I dove right into the problem in ‘Naive Desk Clearing’ mode and soon felt overwhelmed.  I needed a strategy, and in a flash I decided my giant cluttered desk was a clustering problem.  Before me lay a giant pile of unstructured data.  There were distinct categories of stuff, each of which required a different thought process to deal with.  So trying to just iterate through the pile would have me context switching with each Desk Object, and thus wasting lots of time. And since I’ve been working with Hadoop at work, it seemed like an interesting way to tackle this real world problem. As they say, if all you have is a hammer, then every problem becomes a nail.

Abstracting a monoid from a sea of random stuff on a desk is tough, but seeing it as a clustering problem came fromthinking in terms of the attributes of the Desk Objects as what is being processed and not the Objects themselves.  Attributes -> Features -> Feature Sets -> Vectors -> K-means clusters. With my mind in feature set mode, it was time to do some mapping.

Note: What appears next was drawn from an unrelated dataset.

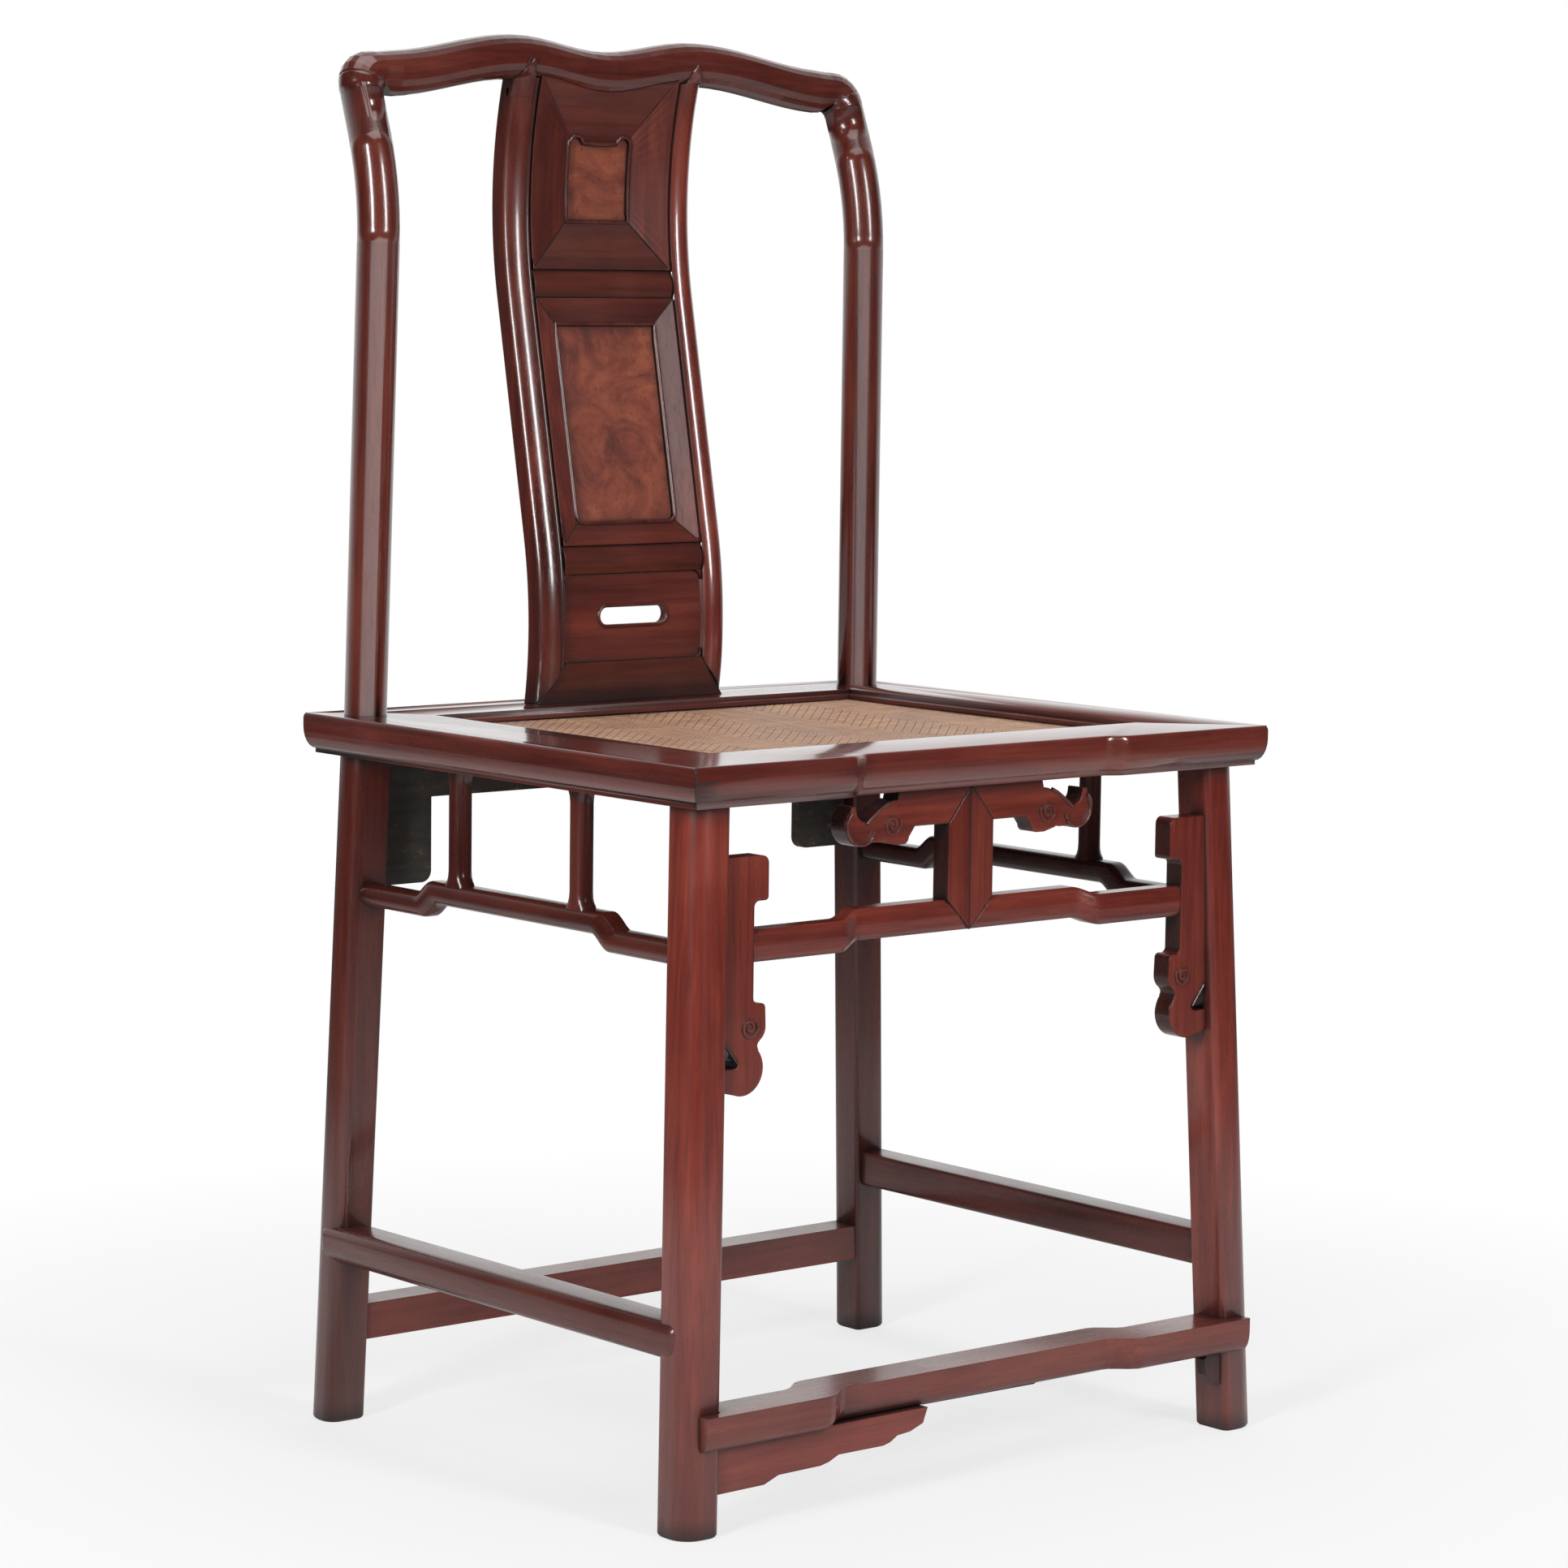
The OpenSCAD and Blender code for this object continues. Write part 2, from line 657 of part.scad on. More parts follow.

Mapping and Reducing the Desk Objects:

I start by mentally chunking out sections of the desk. Next, I process each chunk and score each object in the chunk mentally and put it into a pile based on its highest scored feature.  This is where my single processor humanity was at odds with MapReduce.  If I were a cluster, I would score all the objects in one chunk of Desk Objects while others scored the other chunks; then we’d switch gears, shuffle up our objects, do some clustering on each new chunk, then try to combine our chunks of data.  But I’m not a cluster of computers, so I put all the financial docs in one pile, kid’s art in another, electronics in another etc, in one step; and then moved onto the next chunk of desk space.

In the end it was more of an iterative approach because I couldn’t parallelize the process, but seeing the problem in terms of MapReduce helped me get past the overwhelming boredom that comes with a mundane task.

And pulled from the chaos was an old Seahawks belt, just in time for the Superbowl.